Estreia de Ari Aster no longa-metragem, Hereditário conta a história da família Graham após a partida da matriarca. Dois discentes analisam o filme.
Hereditário, o sofrimento que parece não ter fim
Hereditário (Ari Aster, 2018) é um filme que se eu colocasse minha mãe pra assistir, ela com certeza ia odiar e classificar como “sessão desgraça”. Isso aconteceria porque normalmente quando ela vai assistir a um filme ela procura um escape dos problemas que estão circulando na vida dela e não é isso que acontece com esse filme, inclusive é o completo oposto.
Na primeira metade do filme, somos apresentados a uma família onde tudo vai mal.
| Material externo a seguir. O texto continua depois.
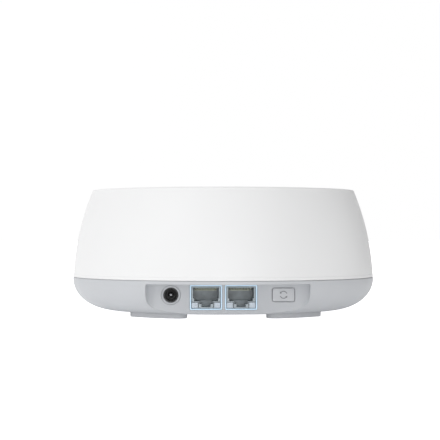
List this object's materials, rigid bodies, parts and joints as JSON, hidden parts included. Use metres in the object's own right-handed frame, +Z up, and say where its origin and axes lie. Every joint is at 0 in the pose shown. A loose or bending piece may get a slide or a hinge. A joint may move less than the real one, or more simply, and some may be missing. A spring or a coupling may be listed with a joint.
{
  "type": "wireless router",
  "caption": "Round table-top wireless router with a tall bowed shell on a curved base and a recessed panel of ports and a push button.",
  "frame": {"origin": "on the floor under the centre of the round case", "axes": "+Z up through the top face; the port panel faces -Y and the status light +Y"},
  "size_m": [0.148, 0.148, 0.0603],
  "materials": {
    "shell_white": "satin moulded white",
    "base_grey": "satin moulded light grey",
    "button_grey": "satin moulded light grey",
    "foot_rubber": "matte light grey elastomer",
    "jack_black": "moulded black",
    "socket_slate": "moulded dark slate",
    "port_blue": "pale blue trim",
    "light_window": "clouded light window",
    "sheet_steel": "plated sheet",
    "gold_contact": "gold plated",
    "screw_steel": "zinc plated",
    "board_green": "green solder mask",
    "sink_aluminium": "anodised",
    "thermal_grey": "soft pad",
    "chip_black": "moulded black",
    "holder_natural": "natural nylon",
    "lead_grey": "coaxial jacket",
    "label_silver": "blank film label"
  },
  "bodies": {
    "root": {"top_shell": "shell_white", "base_housing": "base_grey", "foot_rear_left": "foot_rubber", "foot_rear_right": "foot_rubber", "foot_front_right": "foot_rubber", "foot_front_left": "foot_rubber", "case_screw_rear_left": "screw_steel", "case_screw_rear_right": "screw_steel", "case_screw_front_right": "screw_steel", "case_screw_front_left": "screw_steel", "rating_label": "label_silver", "main_board": "board_green", "board_screw_1": "screw_steel", "board_screw_2": "screw_steel", "board_screw_3": "screw_steel", "board_screw_4": "screw_steel", "lan_jack_left": "socket_slate", "lan_shield_left": "sheet_steel", "lan_contacts_left": "gold_contact", "port_frame_left": "port_blue", "link_light_left": "light_window", "activity_light_left": "light_window", "lan_jack_right": "socket_slate", "lan_shield_right": "sheet_steel", "lan_contacts_right": "gold_contact", "port_frame_right": "port_blue", "link_light_right": "light_window", "activity_light_right": "light_window", "power_jack": "jack_black", "power_pin": "screw_steel", "power_spring": "sheet_steel", "pairing_switch": "chip_black", "reset_switch": "chip_black", "processor": "chip_black", "thermal_pad": "thermal_grey", "heat_sink": "sink_aluminium", "radio_shield_left": "sheet_steel", "radio_shield_right": "sheet_steel", "lan_transformer_left": "chip_black", "lan_transformer_right": "chip_black", "power_inductor": "chip_black", "capacitor_1": "sink_aluminium", "capacitor_2": "sink_aluminium", "antenna_rear": "board_green", "antenna_holder_rear": "holder_natural", "antenna_lead_rear": "lead_grey", "antenna_right": "board_green", "antenna_holder_right": "holder_natural", "antenna_lead_right": "lead_grey", "antenna_front": "board_green", "antenna_holder_front": "holder_natural", "antenna_lead_front": "lead_grey", "antenna_left": "board_green", "antenna_holder_left": "holder_natural", "antenna_lead_left": "lead_grey", "status_led": "light_window", "light_pipe": "light_window"},
    "pairing_button": {"pairing_button": "button_grey"},
    "pairing_plunger": {"pairing_plunger": "gold_contact"},
    "reset_plunger": {"reset_plunger": "gold_contact"}
  },
  "joints": [
    {"name": "pairing_button_press", "type": "slide", "parent": "root", "child": "pairing_button", "axis": [0, 1, 0], "range_m": [0, 0.0006], "stiffness_N_per_m": 2500},
    {"name": "pairing_plunger_press", "type": "slide", "parent": "root", "child": "pairing_plunger", "axis": [0, 1, 0], "range_m": [0, 0.0006]},
    {"name": "reset_plunger_press", "type": "slide", "parent": "root", "child": "reset_plunger", "axis": [0, 0, 1], "range_m": [0, 0.0004], "stiffness_N_per_m": 3000, "springref_m": -0.0001}
  ],
  "couplings": [
    {"joint": "pairing_plunger_press", "follows": "pairing_button_press", "ratio": 1}
  ]
}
As relações são desconexas, Annie, a mãe (Toni Collete) e Peter, o filho (Alex Wolff) são sempre muito frios em suas interações, e vivem sendo passivo-agressivos um com o outro, e Charlie, a filha (Milly Shapiro), nos deixa o tempo inteiro com a pergunta: “o que é que há de errado com essa menina?”, porque alguma coisa definitivamente não está certa. Tudo isso ainda é somado ao fato de que os personagens estão passando por um processo de luto, que ao longo do filme se tornam dois processos de luto por perdas distintas, quando Charlie é “acidentalmente” morta.
Todos esses problemas e batalhas que os personagens enfrentam na primeira metade do filme geram no espectador uma empatia imensa e passamos a nos importar verdadeiramente com aqueles personagens, porque eles sofrem tanto que você não vê a hora daquilo acabar. Um dos vários pontos fortes na direção de Ari Aster é a maneira com a qual ele estende esse sofrimento o máximo possível. As cenas longas, os silêncios aparentemente intermináveis e os momentos de tensão e desconforto deixam um nó na garganta do espectador, que assiste a um filme que se torna completamente desesperador na sua segunda metade, que é quando mergulhamos de vez numa história de terror sobre uma seita satânica.
A transição desse drama familiar para a explicação paranormal das coisas que estavam acontecendo com eles é muito bem executada. O diretor desde muito cedo no filme nos sinaliza uma trama de manipulação, deixando soltos detalhes e símbolos que assistindo pela primeira vez, passam completamente despercebidos por olhos menos atentos.
Porém o que nos imerge de vez na questão sobrenatural, são as atuações, principalmente a de Toni Collete, que no papel de Annie, a mãe, se destaca com suas expressões de descrença, raiva, curiosidade, desespero e toda a gama de emoções que ela consegue transmitir quando sua personagem interage com a família e com o sobrenatural.
As sensações que esse filme me causou definitivamente não são boas, e uma coisa que contribuiu imensamente para a criação de expectativa, e para a sensação de que aquele sofrimento não teria fim, foi a trilha sonora, que sabe o momento de assustar, mas também se vale muito do silêncio. O ambiente sonoro do filme também é ótimo. As moscas voando e o estalo que a menina faz com a boca no meio do silêncio são muito agoniantes, contribuindo ainda mais para a tensão que é construída. Concluindo, Hereditário é um filme excelente, porém não me deixa com vontade nenhuma de assistir novamente. As emoções que o filme causou tão bem em mim, são emoções que eu realmente não gostaria de sentir mais uma vez. A tensão, o desespero, a raiva e o medo são transmitidos com tanta eficácia pelo filme que ele se torna verdadeiramente uma experiência muito desconfortável. E que bom que é assim. Ari Aster constrói aqui uma história de terror que não abandona clichês do gênero, mas que possui uma criatividade macabra em sua trama que é muito ímpar. É justamente isso que torna Hereditário um filme de terror fora da curva.